Partage des compétences

Permettez-moi finalement de parler d’un argument que l’on entend parfois en lien avec notre approche fondée sur les droits, selon lequel cela pourrait ne pas relever de l’autorité du Parlement du Canada puisque les droits de propriété et les droits civils sont du ressort des législatures provinciales.

En tout respect, nous ne sommes pas d’accord. La compétence à l’égard de la propriété et des droits civils s’étend à la compétence des provinces de régir le droit privé. On ne doit pas confondre les droits civils, au sens de l’article 92 (13) de la Constitution, et les libertés civiles au sens de la Charte canadienne des droits et libertés. Le professeur Hogg a souligné cette différence dans ses écrits, bien que ce ne soit pas explicitement en lien avec la vie privée. Selon nous, la vie privée est une liberté civile, et non un droit civil au sens du droit privé.

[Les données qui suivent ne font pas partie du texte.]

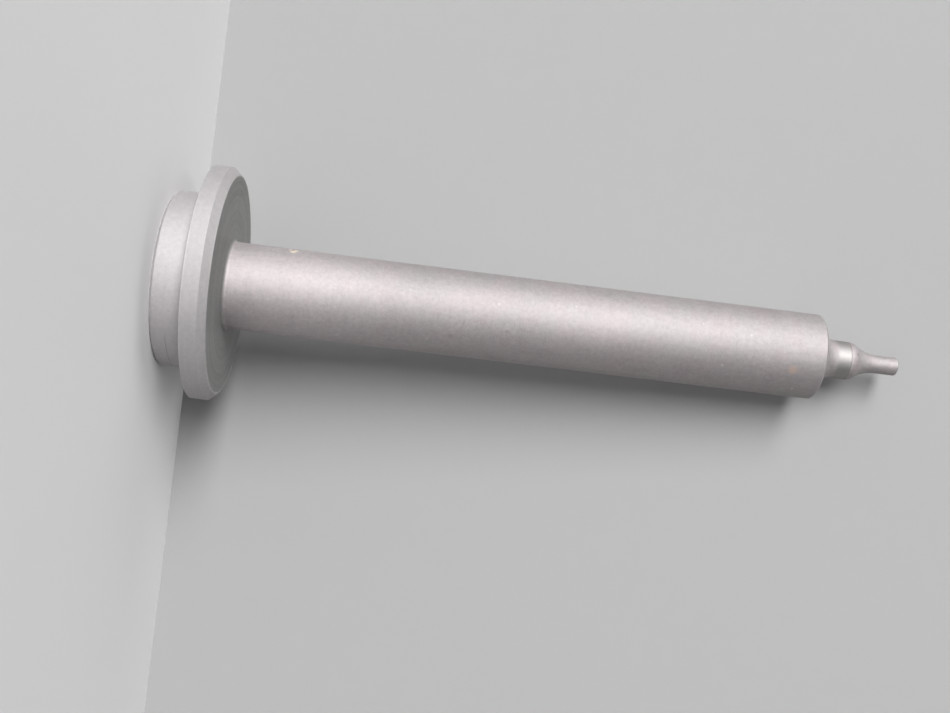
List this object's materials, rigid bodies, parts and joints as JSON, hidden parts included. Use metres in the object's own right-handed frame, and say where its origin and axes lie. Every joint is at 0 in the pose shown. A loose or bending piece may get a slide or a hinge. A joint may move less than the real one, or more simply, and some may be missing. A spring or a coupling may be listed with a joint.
{
  "type": "pintle pin",
  "caption": "Round steel pin with a flanged head and locating boss, a long plain shank, and a ground pilot that tapers to a fine straight nose.",
  "frame": {"origin": "middle of the flat end face of the boss, the face that the pin stands on", "axes": "+Z along the pin's axis from the head to the tip of the nose; X and Y are any two directions across it, because the pin is round"},
  "size_m": [0.0254, 0.0254, 0.0812],
  "materials": {
    "blasted_steel": "fine matt bead-blasted steel, ground smooth on the pilot"
  },
  "bodies": {
    "root": {"pintle_pin": "blasted_steel"}
  },
  "joints": []
}
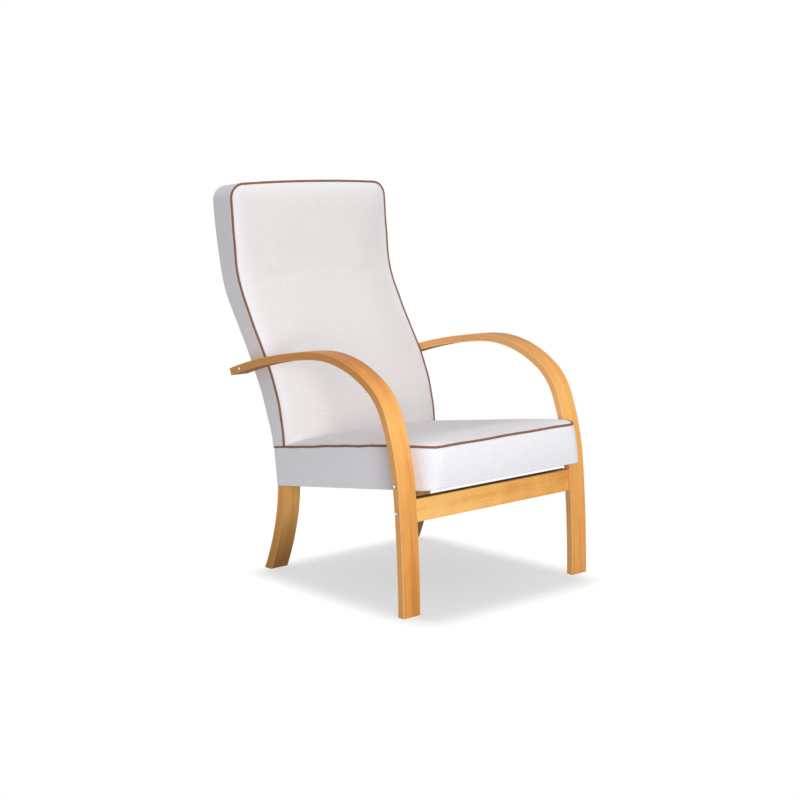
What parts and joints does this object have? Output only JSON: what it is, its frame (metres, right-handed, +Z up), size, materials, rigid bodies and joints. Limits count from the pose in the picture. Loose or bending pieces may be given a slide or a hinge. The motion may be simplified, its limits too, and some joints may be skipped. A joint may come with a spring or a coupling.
{
  "type": "fireside chair",
  "caption": "High-backed upholstered fireside chair with a padded seat and curved back, contrast piping and bent laminated wood arms and legs.",
  "frame": {"origin": "on the floor, under the middle of the chair's overall width and depth", "axes": "+Z up, the chair faces -Y, and +X is the sitter's left"},
  "size_m": [0.668, 0.8542, 1.0266],
  "materials": {
    "beech": "satin",
    "frame_wood": "matte",
    "cover_fabric": "matte",
    "piping": "matte",
    "foam": "matte",
    "webbing": "matte",
    "zinc": "satin"
  },
  "bodies": {
    "root": {"arm_leg_left": "beech", "arm_leg_right": "beech", "back_bolt_left": "zinc", "back_bolt_right": "zinc", "back_bottom_rail": "frame_wood", "back_cover": "cover_fabric", "back_foam": "foam", "back_lumbar_rail": "frame_wood", "back_nut_left": "zinc", "back_nut_right": "zinc", "back_outside_panel": "cover_fabric", "back_piping": "piping", "back_top_rail": "frame_wood", "back_webbing_1": "webbing", "back_webbing_2": "webbing", "back_webbing_3": "webbing", "back_webbing_4": "webbing", "corner_block_front_left": "frame_wood", "corner_block_front_right": "frame_wood", "corner_block_rear_left": "frame_wood", "corner_block_rear_right": "frame_wood", "front_rail": "beech", "leg_bolt_left_lower": "zinc", "leg_bolt_left_upper": "zinc", "leg_bolt_right_lower": "zinc", "leg_bolt_right_upper": "zinc", "rail_bolt_left": "zinc", "rail_bolt_right": "zinc", "rail_dowel_left_lower": "frame_wood", "rail_dowel_left_upper": "frame_wood", "rail_dowel_right_lower": "frame_wood", "rail_dowel_right_upper": "frame_wood", "rail_nut_left": "zinc", "rail_nut_right": "zinc", "rear_leg_left": "beech", "rear_leg_right": "beech", "seat_bolt_left": "zinc", "seat_bolt_right": "zinc", "seat_cover": "cover_fabric", "seat_dust_cover": "webbing", "seat_foam": "foam", "seat_front_rail": "frame_wood", "seat_nut_left": "zinc", "seat_nut_right": "zinc", "seat_piping": "piping", "seat_rear_rail": "frame_wood", "seat_side_rail_left": "frame_wood", "seat_side_rail_right": "frame_wood", "seat_webbing_1": "webbing", "seat_webbing_2": "webbing", "seat_webbing_3": "webbing", "seat_webbing_4": "webbing"}
  },
  "joints": []
}
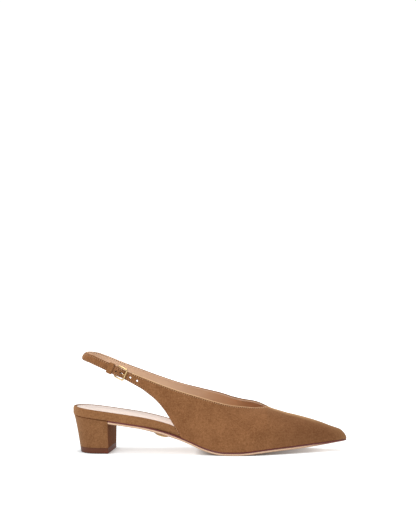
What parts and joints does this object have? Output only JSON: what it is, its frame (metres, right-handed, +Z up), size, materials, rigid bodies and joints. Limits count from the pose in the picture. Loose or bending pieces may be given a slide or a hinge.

La vie privée est une valeur transversale qui ne fait partie d’aucune compétence exclusive d’un seul et même ordre de gouvernement. C’est clair. Il y a des lois qui protègent la vie privée à la fois au niveau provincial et au niveau fédéral. Du coup, la constitutionnalité de n’importe quelle loi sur la vie privée dépend du secteur ou du domaine sous-jacent en cause. Dans le cas de la LPRPDE, les activités commerciales sont le domaine visé ̶ il est question du commerce dans son ensemble plutôt que d’une industrie en particulier ̶ et l’article 91 donne le pouvoir au Parlement de légiférer en matière d’échange et de commerce.

Conclusion

Le Canada a déjà été un chef de file en matière de protection de la vie privée; il semble que le monde a maintenant une longueur d’avance sur nous.

À ses tout débuts, l’Internet était considéré et présenté comme un instrument au service de la liberté. À présent, nous voyons plus clairement qu’il est source de nombreux avantages, mais aussi de risques très sérieux pour nos valeurs.

L’heure est venue de mettre les valeurs et les droits au cœur de nos lois sur la protection des renseignements personnels.

Merci. Je serais heureux d’entendre vos commentaires et de répondre à vos questions.